¿Qué es el silencio? ¿Dónde está? ¿Por qué es más importante que nunca? Quien lanza estas tres preguntas es Erlin Kagge, desde su libro El silencio en la era del ruido. Kagge sabe un rato del asunto del silencio, pese a no ser monje zen, sino editor, escritor, abogado y explorador. Lejos de mi intención en esta columna el buscar respuestas a dichos interrogantes: que cada lector las busque donde crea conveniente. Sólo me atreveré a esta advertencia: con frecuencia, la respuesta es la peor desgracia para una pregunta fecunda.
Los secretos del mundo se esconden en el silencio, afirma Kagge. Es cierto. Y cabe tomar el mundo como eso que somos, usted, yo, cualquier bípedo implume. Acaso por eso el silencio resulte cada día más molesto para tantos millones de personas. El horror vacui vive hoy agazapado entre una y otra consulta al dispositivo electrónico, tenga este la forma que tenga. Y no hay secretos donde una ventana de navegación permite guglear en busca de cualquier respuesta. Con esta acción quedan desalojados no sólo los secretos y el pensamiento silente, sino también la curiosidad que continuaría en otras búsquedas menos automáticas, más morosas.

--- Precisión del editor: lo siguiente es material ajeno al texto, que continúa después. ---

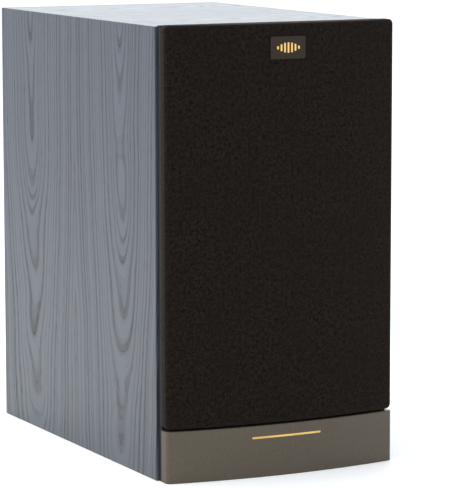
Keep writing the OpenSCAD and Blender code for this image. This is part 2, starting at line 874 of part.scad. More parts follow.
module crossover_board() {
    color("darkgreen") difference() {
        slab([board_x[0], board_y[0], board_z], [board_x[1], board_y[1], board_z + board_t]);
        at_board_corners() translate([0, 0, board_z - 1]) cylinder(h = 4, r = 1.7, $fn = 32);
    }
}

// Spacers with screws through the board
module board_standoffs() {
    top = board_z + board_t;
    color(steel) at_board_corners() {
        translate([0, 0, panel_t]) cylinder(h = board_z - panel_t, r = 3, $fn = 32);
        translate([0, 0, board_z]) cylinder(h = board_t, r = 1.5, $fn = 32);
        translate([0, 0, top]) cylinder(h = 1.8, r = 2.8, $fn = 32);
    }
}

// Air-core coils: a large one lying flat and a small one on edge
module inductors() {
    top = board_z + board_t;
    color("chocolate") {
        translate([-24, 46, top]) difference() {
            cylinder(h = 16, r = 16);
            translate([0, 0, -1]) cylinder(h = 18, r = 8);
        }
        translate([20, 100, top + 11]) rotate([90, 0, 0]) difference() {
            cylinder(h = 12, r = 11);
            translate([0, 0, -1]) cylinder(h = 14, r = 6);
        }
    }
}

// Film and electrolytic capacitors and two block resistors
module capacitors() {
    top = board_z + board_t;
    color("mediumblue") {
        for (i = [0 : 2]) translate([2, 36 + 17 * i, top + 7])
            rotate([0, 90, 0]) cylinder(h = 28, r = 7);
    }
    color("ivory") for (i = [0, 1])
        slab([-42, 65 + 11 * i, top], [-18, 74 + 11 * i, top + 9]);
}

// Wires from the posts to the board and on to both drivers
module internal_wires() {
    top = board_z + board_t + 0.2;
    tail_y = cup_floor_y - 15;
    color("crimson") for (sx = [-1, 1]) {
        wire([
            [sx * post_dx / 2, tail_y, cup_z - post_dz / 2],
            [sx * 12, tail_y - 5, 56],
            [sx * 16, tail_y - 8, 48],
            [sx * 36, tail_y - 8, 44],
            [sx * 37, tail_y - 11, 30],
            [sx * 37, tail_y - 12, top]
        ], 1);
        wire([
            [sx * 37, 34, top],
            [sx * 37, 32, 28],
            [sx * 40, 22, 44],
            [sx * 40, 2, 52],
            [sx * 22, -30, 54],
            [sx * 8, baffle_y + 45, 60],
            [sx * 6, baffle_y + terminal_s + 6, woofer_z - magnet_r - 6],
            [sx * 6, baffle_y + terminal_s + 1.9, woofer_z - magnet_r - 6]
        ], 1);
        wire([
            [sx * 42, 44, top],
            [sx * 44, 42, 40],
            [sx * 47, 26, 80],
            [sx * 46, 4, 110],
            [sx * 47, -14, 160],
            [sx * 40, -40, 200],
            [sx * 20, baffle_y + 48, 228],
            [sx * 8, baffle_y + 40, tweeter_z],
            [sx * 8, baffle_y + tweeter_plate_s + 19.5, tweeter_z],
            [sx * 8, baffle_y + tweeter_plate_s + 16.2, tweeter_z]
        ], 1);
    }
}

left_side_panel();
right_side_panel();
top_panel();
bottom_panel();
rear_panel();
front_baffle();
window_brace();
corner_blocks();
damping_wadding();
bottom_trim();
trim_accent();
trim_studs();
grille_sockets();
grille_frame();
grille_cloth();
grille_pegs();
badge_plate();
badge_emblem();
woofer_frame();
woofer_gasket_ring();
woofer_surround();
woofer_cone();
woofer_dust_cap();
woofer_former();
woofer_winding();
woofer_spider();
woofer_top_plate();
woofer_magnet();
woofer_yoke();
woofer_terminal();
woofer_leads();
woofer_screws();
tweeter_faceplate();
tweeter_dome();
tweeter_voice_coil();
tweeter_top_plate();
tweeter_magnet();
tweeter_yoke();
tweeter_screws();
port_tube();
terminal_cup();
terminal_gasket();
terminal_screws();
binding_posts();
post_nuts();
jumper_straps();
post_washer_1();
post_washer_2();
post_washer_3();
post_washer_4();
post_cap_1();
post_cap_2();
post_cap_3();
post_cap_4();
crossover_board();
board_standoffs();
inductors();
capacitors();
internal_wires();
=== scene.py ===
"""The finished look of a small two-way loudspeaker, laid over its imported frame.

Sizes in the classes are in millimetres. Meshes are in metres in the frame's own axes: +Z is up,
the grille faces -Y and the terminals face +Y.
"""

from __future__ import annotations

import json
import logging
import math
from dataclasses import dataclass
from enum import Enum
from typing import Any, Optional, Sequence

import bmesh
import bpy
import numpy as np
from mathutils import Matrix, Vector

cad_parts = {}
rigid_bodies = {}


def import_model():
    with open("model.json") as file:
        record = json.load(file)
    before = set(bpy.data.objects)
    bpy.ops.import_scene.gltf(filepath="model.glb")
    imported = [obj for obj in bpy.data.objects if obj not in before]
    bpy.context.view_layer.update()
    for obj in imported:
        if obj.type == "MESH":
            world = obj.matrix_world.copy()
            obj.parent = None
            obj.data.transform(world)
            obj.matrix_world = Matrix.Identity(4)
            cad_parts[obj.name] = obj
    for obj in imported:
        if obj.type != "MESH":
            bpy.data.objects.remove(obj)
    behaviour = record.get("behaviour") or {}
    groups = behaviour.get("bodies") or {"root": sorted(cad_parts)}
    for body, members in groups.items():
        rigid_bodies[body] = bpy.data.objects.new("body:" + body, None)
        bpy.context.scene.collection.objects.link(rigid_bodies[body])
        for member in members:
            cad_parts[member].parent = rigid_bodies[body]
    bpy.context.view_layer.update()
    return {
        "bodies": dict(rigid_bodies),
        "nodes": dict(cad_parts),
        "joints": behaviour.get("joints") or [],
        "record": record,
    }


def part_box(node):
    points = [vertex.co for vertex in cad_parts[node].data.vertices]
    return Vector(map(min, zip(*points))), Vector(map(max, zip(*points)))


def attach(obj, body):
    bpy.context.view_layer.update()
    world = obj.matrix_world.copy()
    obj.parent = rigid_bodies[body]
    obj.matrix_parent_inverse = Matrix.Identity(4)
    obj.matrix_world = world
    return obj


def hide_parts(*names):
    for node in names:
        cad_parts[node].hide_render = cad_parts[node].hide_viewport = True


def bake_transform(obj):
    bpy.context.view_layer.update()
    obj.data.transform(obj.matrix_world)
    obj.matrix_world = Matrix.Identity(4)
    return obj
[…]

En estos y otros asuntos similares pensaba esta mañana de domingo mientras desayunaba en una terraza de un bar en la plaza Sant Pere, cuando el considerable silencio reinante a esa temprana hora de pronto quedó hecho añicos al paso de un pequeño vehículo de limpieza. El aparato no debía superar los dos metros de largo y no era más ancho que uno de esos triciclos a tracción humana que pasean turistas bobos y vagos por rincones de la ciudad. Sin embargo, producía un estruendo comparable al de cualquier camión de los que recogen residuos.
Al cabo de un rato pasó por allí otro vehículo municipal, de lo que me di cuenta cuando ya se había alejado unos cinco metros. En este caso, era un cochecito eléctrico. Aconteció entonces la pregunta, inmediata: ¿por qué el ayuntamiento autoriza la compra de trastos espantosamente ruidosos para el mantenimiento de la ciudad, cuando existen otros que pueden realizar esa tarea sin molestar a todo el vecindario? Sólo se me ocurren dos posibilidades: una es que las autoridades estén movidas por un alma sádica y disfruten de torturar a los ciudadanos; otra es que alguien se lucre con la compra-venta de los aparatos más perturbadores de la salud acústica. Una tercera sería de índole económica: es más caro lo eléctrico que lo gasolinero; pero hablamos de los presupuestos de la ciudad de Barcelona, no de la economía de un pueblo de mala muerte.
No pretendo cerrar el asunto contentándome con ninguna de esas posibilidades, así que seguiré preguntando y preguntándome.
Y para ser fiel al espíritu que moviliza este artículo, más que poner un punto final he decidido quedarme sin palabras.